Some of our benchmarks provide broad coverage with an emphasis on comparability. Others target Excel-specific behaviors and customer workflows for specific feature areas or customer segments. Here is a subset of the benchmarks we use internally:
Public benchmarks
One public benchmark used by many spreadsheet products is SpreadsheetBench, a benchmark of spreadsheet tasks that provides broad coverage of common operations. Internally, we’ve further curated and validated subsets of this benchmark to adjust ambiguous queries, improve grader correctness, and improve signal to make results more easily applicable. However, we believe our internal benchmarks better reflect the type of work and expectations of Excel customers.
Private benchmarks
In addition to public benchmarks we maintain several internal benchmarks within the Excel team. Some examples include:
- RegressionBench helps us detect whether a change has broken something that used to work.
- CustomerBench focuses on matching production customer distributions across task complexity, domains, workbook shapes, and other dimensions.
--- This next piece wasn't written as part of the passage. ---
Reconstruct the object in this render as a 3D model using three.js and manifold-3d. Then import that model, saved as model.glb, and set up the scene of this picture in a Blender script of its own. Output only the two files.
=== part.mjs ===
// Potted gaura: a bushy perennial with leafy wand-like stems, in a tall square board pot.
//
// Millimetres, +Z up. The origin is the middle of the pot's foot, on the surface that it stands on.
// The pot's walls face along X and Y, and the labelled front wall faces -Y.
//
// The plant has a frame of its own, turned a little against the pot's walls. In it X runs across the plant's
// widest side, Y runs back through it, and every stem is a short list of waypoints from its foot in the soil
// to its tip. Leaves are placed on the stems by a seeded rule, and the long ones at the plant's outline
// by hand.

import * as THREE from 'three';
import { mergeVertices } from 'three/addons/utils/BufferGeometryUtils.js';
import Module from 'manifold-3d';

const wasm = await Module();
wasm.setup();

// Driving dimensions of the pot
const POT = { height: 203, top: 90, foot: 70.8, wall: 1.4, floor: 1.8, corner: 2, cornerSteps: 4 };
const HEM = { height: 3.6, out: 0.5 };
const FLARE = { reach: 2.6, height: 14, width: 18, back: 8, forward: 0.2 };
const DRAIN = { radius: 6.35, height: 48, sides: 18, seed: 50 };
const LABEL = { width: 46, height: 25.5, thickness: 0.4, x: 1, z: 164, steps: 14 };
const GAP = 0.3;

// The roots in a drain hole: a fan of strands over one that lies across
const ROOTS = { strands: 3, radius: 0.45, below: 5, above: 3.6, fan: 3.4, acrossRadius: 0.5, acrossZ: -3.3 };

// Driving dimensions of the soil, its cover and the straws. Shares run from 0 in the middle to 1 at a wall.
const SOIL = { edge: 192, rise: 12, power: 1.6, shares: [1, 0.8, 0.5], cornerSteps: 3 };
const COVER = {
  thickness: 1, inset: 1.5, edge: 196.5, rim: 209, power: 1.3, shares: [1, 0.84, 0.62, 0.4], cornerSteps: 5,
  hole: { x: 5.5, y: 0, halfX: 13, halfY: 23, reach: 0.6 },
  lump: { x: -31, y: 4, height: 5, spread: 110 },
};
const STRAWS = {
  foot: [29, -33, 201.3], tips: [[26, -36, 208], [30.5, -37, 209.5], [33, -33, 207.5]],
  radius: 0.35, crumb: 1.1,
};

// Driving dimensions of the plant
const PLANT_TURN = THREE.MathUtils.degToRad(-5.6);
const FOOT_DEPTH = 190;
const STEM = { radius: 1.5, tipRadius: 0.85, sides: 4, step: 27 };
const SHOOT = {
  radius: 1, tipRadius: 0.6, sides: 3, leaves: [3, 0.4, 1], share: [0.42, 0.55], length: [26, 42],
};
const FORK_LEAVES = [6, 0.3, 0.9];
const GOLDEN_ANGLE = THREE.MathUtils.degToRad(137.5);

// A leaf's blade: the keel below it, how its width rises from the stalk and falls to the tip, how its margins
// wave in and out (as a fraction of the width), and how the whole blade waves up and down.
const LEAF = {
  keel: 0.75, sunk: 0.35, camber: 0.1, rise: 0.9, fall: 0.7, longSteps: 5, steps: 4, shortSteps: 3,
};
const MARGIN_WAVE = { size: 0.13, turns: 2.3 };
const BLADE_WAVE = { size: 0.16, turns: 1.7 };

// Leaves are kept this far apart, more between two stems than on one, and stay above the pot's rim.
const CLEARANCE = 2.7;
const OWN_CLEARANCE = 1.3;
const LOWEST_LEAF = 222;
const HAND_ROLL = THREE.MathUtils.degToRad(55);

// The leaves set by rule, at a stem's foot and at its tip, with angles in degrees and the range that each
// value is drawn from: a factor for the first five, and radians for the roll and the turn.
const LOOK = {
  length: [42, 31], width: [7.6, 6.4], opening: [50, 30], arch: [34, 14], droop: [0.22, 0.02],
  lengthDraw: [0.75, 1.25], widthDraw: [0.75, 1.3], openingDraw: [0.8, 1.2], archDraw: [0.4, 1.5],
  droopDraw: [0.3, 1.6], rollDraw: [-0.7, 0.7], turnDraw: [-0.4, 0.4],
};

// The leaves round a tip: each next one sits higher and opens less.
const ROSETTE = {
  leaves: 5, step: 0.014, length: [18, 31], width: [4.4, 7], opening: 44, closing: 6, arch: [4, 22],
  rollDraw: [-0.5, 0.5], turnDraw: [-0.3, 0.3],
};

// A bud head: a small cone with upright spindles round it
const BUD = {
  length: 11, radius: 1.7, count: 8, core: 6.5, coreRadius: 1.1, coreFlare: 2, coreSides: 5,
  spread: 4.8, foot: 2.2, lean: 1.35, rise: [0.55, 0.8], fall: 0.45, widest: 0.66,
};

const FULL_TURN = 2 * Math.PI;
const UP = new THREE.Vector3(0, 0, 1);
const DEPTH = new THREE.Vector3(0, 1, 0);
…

This provides an signal that mirrors customer usage.
- OfficeJSBench measures whether the operations Copilot generates to act on the workbook execute reliably and produce the intended result.
- FinanceBench is one of our deep and challenging vertical benchmarks focused on finance workflows and uses finance-specific rubrics for correctness, structure, and auditability. We developed FinanceBench with input and review from partners like Financial Modeling Institute (FMI), Microsoft Finance, and other finance professionals and customers.
The collection of these benchmarks provides both broad and granular measurements on quality. They allow us to measure where the agent is strong, where it can improve, and whether a change has the intended impact on the customer experience.
How eval results make Copilot in Excel better
Evals are not just a reporting mechanism – they are deeply integrated into how we build the AI experience in Excel. Eval benchmarks help:
- Gate releases: Benchmark runs are part of how we decide whether a feature is ready to advance from our validation environments to customer availability. If evals detect issues or the improvement doesn’t show intend impact, the change does not move forward.
- Improve based on customer signals: When a customer conversation or signal reveals opportunity for improvement, we classify it and then create representative eval cases for it. We can then fix it and measure improvement in subsequent eval runs.
- Model training: We use rubrics and graders from evals to provide signal to tune models for spreadsheet work.
- Inform the right model for the job: Comparable benchmark results help us route tasks to models that balance quality, latency, and capability, to provide the best experience to customers.
Over time, this creates a virtuous cycle: feedback and usage identify opportunities, evals quantify them, fixes and training address them, benchmarks confirm the win, and the next release starts from a higher bar.
Why the hero scenario matters
Coming back to the valuation prompt, the reason it matters is that it represents the kind of work people increasingly want Copilot in Excel to help with. They do not just want help inserting a chart or writing one formula. They want help completing meaningful work: understanding a model, finding an issue, improving the analysis, and making the result easier to trust.
We can only deliver that L4 experience if the underlying layers are strong. Formula edits have to be correct, feature usage has to be reliable, multi-step plans have to stay coherent, and the final workbook has to be clear, complete, and auditable. That is why our eval system measures both the broad set of things people do in Excel and the deep workflows that matter most in demanding domains like finance.